> [RECORDED INFORMATION]
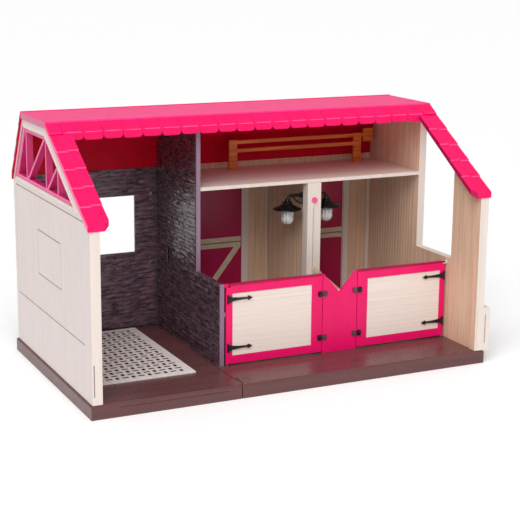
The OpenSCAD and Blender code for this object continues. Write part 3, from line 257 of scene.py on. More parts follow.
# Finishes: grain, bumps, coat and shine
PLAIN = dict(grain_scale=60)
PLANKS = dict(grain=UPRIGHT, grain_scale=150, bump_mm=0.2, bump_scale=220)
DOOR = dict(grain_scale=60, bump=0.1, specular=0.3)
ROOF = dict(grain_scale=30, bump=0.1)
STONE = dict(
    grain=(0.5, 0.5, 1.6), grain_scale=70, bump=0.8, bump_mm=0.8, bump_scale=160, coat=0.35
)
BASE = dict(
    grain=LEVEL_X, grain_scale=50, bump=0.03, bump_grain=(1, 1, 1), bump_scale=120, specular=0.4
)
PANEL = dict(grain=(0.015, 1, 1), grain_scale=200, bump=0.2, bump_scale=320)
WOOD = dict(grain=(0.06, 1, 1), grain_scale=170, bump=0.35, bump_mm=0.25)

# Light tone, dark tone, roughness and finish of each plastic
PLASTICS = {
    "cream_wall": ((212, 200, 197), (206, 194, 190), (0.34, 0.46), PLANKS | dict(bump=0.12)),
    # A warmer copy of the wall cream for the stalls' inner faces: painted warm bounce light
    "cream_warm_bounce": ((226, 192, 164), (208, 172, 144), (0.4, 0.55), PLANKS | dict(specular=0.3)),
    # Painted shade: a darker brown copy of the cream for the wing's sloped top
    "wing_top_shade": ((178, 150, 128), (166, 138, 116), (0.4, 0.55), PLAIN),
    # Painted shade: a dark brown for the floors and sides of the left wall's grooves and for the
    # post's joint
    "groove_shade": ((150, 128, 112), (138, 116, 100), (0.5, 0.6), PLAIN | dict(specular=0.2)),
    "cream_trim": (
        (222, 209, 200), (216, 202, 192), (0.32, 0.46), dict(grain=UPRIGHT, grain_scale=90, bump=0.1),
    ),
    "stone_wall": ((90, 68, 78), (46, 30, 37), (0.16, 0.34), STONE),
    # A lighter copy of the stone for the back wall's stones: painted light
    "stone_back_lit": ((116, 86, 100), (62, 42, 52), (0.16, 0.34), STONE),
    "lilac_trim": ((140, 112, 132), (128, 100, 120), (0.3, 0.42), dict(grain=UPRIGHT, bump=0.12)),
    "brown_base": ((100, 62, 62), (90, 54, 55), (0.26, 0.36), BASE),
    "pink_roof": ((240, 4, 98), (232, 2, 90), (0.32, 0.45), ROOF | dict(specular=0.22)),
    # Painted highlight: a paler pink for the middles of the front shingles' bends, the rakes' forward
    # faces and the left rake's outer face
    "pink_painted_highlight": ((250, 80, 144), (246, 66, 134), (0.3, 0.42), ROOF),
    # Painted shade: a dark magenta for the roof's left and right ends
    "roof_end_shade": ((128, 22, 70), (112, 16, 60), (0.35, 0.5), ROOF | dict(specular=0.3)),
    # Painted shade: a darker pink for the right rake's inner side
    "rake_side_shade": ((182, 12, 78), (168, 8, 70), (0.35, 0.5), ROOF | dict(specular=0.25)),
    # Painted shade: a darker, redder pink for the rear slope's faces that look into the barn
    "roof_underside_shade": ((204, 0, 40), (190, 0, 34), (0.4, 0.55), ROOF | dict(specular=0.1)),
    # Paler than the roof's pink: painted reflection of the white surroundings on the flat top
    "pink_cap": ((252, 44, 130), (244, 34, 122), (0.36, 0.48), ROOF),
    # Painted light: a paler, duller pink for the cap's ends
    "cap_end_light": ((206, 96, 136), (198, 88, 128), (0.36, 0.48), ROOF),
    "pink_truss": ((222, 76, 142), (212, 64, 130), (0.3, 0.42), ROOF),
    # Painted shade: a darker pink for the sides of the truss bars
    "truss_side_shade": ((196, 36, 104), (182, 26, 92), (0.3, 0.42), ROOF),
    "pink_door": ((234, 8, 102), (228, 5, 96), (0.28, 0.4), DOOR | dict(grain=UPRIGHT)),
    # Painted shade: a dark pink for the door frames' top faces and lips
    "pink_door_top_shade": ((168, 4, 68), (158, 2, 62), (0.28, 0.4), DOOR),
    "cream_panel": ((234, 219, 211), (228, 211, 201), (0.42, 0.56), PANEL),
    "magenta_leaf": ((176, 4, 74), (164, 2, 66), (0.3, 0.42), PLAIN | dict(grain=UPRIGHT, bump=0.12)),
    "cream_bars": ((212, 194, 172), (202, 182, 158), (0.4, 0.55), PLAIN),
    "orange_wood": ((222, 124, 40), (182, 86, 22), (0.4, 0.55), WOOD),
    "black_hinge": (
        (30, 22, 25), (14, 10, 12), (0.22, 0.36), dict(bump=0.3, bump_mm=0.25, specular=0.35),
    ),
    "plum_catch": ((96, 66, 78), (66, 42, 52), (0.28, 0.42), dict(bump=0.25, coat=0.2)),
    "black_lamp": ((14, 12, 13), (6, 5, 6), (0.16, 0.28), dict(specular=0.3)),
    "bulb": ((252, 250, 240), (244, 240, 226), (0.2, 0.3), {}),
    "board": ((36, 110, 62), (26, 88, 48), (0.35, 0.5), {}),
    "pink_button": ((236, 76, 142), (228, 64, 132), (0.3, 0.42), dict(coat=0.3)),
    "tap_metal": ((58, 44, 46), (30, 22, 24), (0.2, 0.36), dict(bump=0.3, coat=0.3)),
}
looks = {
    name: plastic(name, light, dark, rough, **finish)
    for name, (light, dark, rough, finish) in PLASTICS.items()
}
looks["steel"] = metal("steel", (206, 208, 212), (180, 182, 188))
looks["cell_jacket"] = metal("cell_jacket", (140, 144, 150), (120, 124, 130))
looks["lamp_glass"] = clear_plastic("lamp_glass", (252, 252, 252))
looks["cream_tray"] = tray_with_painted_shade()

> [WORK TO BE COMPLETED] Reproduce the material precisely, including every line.

> [RESPONSE TO THE TASK]
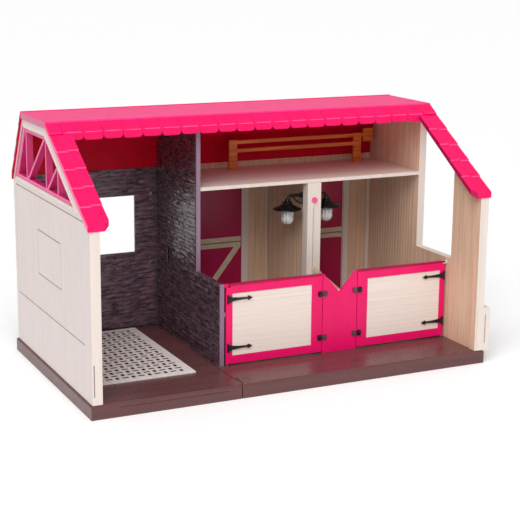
The OpenSCAD and Blender code for this object continues. Write part 3, from line 257 of scene.py on. More parts follow.
# Finishes: grain, bumps, coat and shine
PLAIN = dict(grain_scale=60)
PLANKS = dict(grain=UPRIGHT, grain_scale=150, bump_mm=0.2, bump_scale=220)
DOOR = dict(grain_scale=60, bump=0.1, specular=0.3)
ROOF = dict(grain_scale=30, bump=0.1)
STONE = dict(
    grain=(0.5, 0.5, 1.6), grain_scale=70, bump=0.8, bump_mm=0.8, bump_scale=160, coat=0.35
)
BASE = dict(
    grain=LEVEL_X, grain_scale=50, bump=0.03, bump_grain=(1, 1, 1), bump_scale=120, specular=0.4
)
PANEL = dict(grain=(0.015, 1, 1), grain_scale=200, bump=0.2, bump_scale=320)
WOOD = dict(grain=(0.06, 1, 1), grain_scale=170, bump=0.35, bump_mm=0.25)

# Light tone, dark tone, roughness and finish of each plastic
PLASTICS = {
    "cream_wall": ((212, 200, 197), (206, 194, 190), (0.34, 0.46), PLANKS | dict(bump=0.12)),
    # A warmer copy of the wall cream for the stalls' inner faces: painted warm bounce light
    "cream_warm_bounce": ((226, 192, 164), (208, 172, 144), (0.4, 0.55), PLANKS | dict(specular=0.3)),
    # Painted shade: a darker brown copy of the cream for the wing's sloped top
    "wing_top_shade": ((178, 150, 128), (166, 138, 116), (0.4, 0.55), PLAIN),
    # Painted shade: a dark brown for the floors and sides of the left wall's grooves and for the
    # post's joint
    "groove_shade": ((150, 128, 112), (138, 116, 100), (0.5, 0.6), PLAIN | dict(specular=0.2)),
    "cream_trim": (
        (222, 209, 200), (216, 202, 192), (0.32, 0.46), dict(grain=UPRIGHT, grain_scale=90, bump=0.1),
    ),
    "stone_wall": ((90, 68, 78), (46, 30, 37), (0.16, 0.34), STONE),
    # A lighter copy of the stone for the back wall's stones: painted light
    "stone_back_lit": ((116, 86, 100), (62, 42, 52), (0.16, 0.34), STONE),
    "lilac_trim": ((140, 112, 132), (128, 100, 120), (0.3, 0.42), dict(grain=UPRIGHT, bump=0.12)),
    "brown_base": ((100, 62, 62), (90, 54, 55), (0.26, 0.36), BASE),
    "pink_roof": ((240, 4, 98), (232, 2, 90), (0.32, 0.45), ROOF | dict(specular=0.22)),
    # Painted highlight: a paler pink for the middles of the front shingles' bends, the rakes' forward
    # faces and the left rake's outer face
    "pink_painted_highlight": ((250, 80, 144), (246, 66, 134), (0.3, 0.42), ROOF),
    # Painted shade: a dark magenta for the roof's left and right ends
    "roof_end_shade": ((128, 22, 70), (112, 16, 60), (0.35, 0.5), ROOF | dict(specular=0.3)),
    # Painted shade: a darker pink for the right rake's inner side
    "rake_side_shade": ((182, 12, 78), (168, 8, 70), (0.35, 0.5), ROOF | dict(specular=0.25)),
    # Painted shade: a darker, redder pink for the rear slope's faces that look into the barn
    "roof_underside_shade": ((204, 0, 40), (190, 0, 34), (0.4, 0.55), ROOF | dict(specular=0.1)),
    # Paler than the roof's pink: painted reflection of the white surroundings on the flat top
    "pink_cap": ((252, 44, 130), (244, 34, 122), (0.36, 0.48), ROOF),
    # Painted light: a paler, duller pink for the cap's ends
    "cap_end_light": ((206, 96, 136), (198, 88, 128), (0.36, 0.48), ROOF),
    "pink_truss": ((222, 76, 142), (212, 64, 130), (0.3, 0.42), ROOF),
    # Painted shade: a darker pink for the sides of the truss bars
    "truss_side_shade": ((196, 36, 104), (182, 26, 92), (0.3, 0.42), ROOF),
    "pink_door": ((234, 8, 102), (228, 5, 96), (0.28, 0.4), DOOR | dict(grain=UPRIGHT)),
    # Painted shade: a dark pink for the door frames' top faces and lips
    "pink_door_top_shade": ((168, 4, 68), (158, 2, 62), (0.28, 0.4), DOOR),
    "cream_panel": ((234, 219, 211), (228, 211, 201), (0.42, 0.56), PANEL),
    "magenta_leaf": ((176, 4, 74), (164, 2, 66), (0.3, 0.42), PLAIN | dict(grain=UPRIGHT, bump=0.12)),
    "cream_bars": ((212, 194, 172), (202, 182, 158), (0.4, 0.55), PLAIN),
    "orange_wood": ((222, 124, 40), (182, 86, 22), (0.4, 0.55), WOOD),
    "black_hinge": (
        (30, 22, 25), (14, 10, 12), (0.22, 0.36), dict(bump=0.3, bump_mm=0.25, specular=0.35),
    ),
    "plum_catch": ((96, 66, 78), (66, 42, 52), (0.28, 0.42), dict(bump=0.25, coat=0.2)),
    "black_lamp": ((14, 12, 13), (6, 5, 6), (0.16, 0.28), dict(specular=0.3)),
    "bulb": ((252, 250, 240), (244, 240, 226), (0.2, 0.3), {}),
    "board": ((36, 110, 62), (26, 88, 48), (0.35, 0.5), {}),
    "pink_button": ((236, 76, 142), (228, 64, 132), (0.3, 0.42), dict(coat=0.3)),
    "tap_metal": ((58, 44, 46), (30, 22, 24), (0.2, 0.36), dict(bump=0.3, coat=0.3)),
}
looks = {
    name: plastic(name, light, dark, rough, **finish)
    for name, (light, dark, rough, finish) in PLASTICS.items()
}
looks["steel"] = metal("steel", (206, 208, 212), (180, 182, 188))
looks["cell_jacket"] = metal("cell_jacket", (140, 144, 150), (120, 124, 130))
looks["lamp_glass"] = clear_plastic("lamp_glass", (252, 252, 252))
looks["cream_tray"] = tray_with_painted_shade()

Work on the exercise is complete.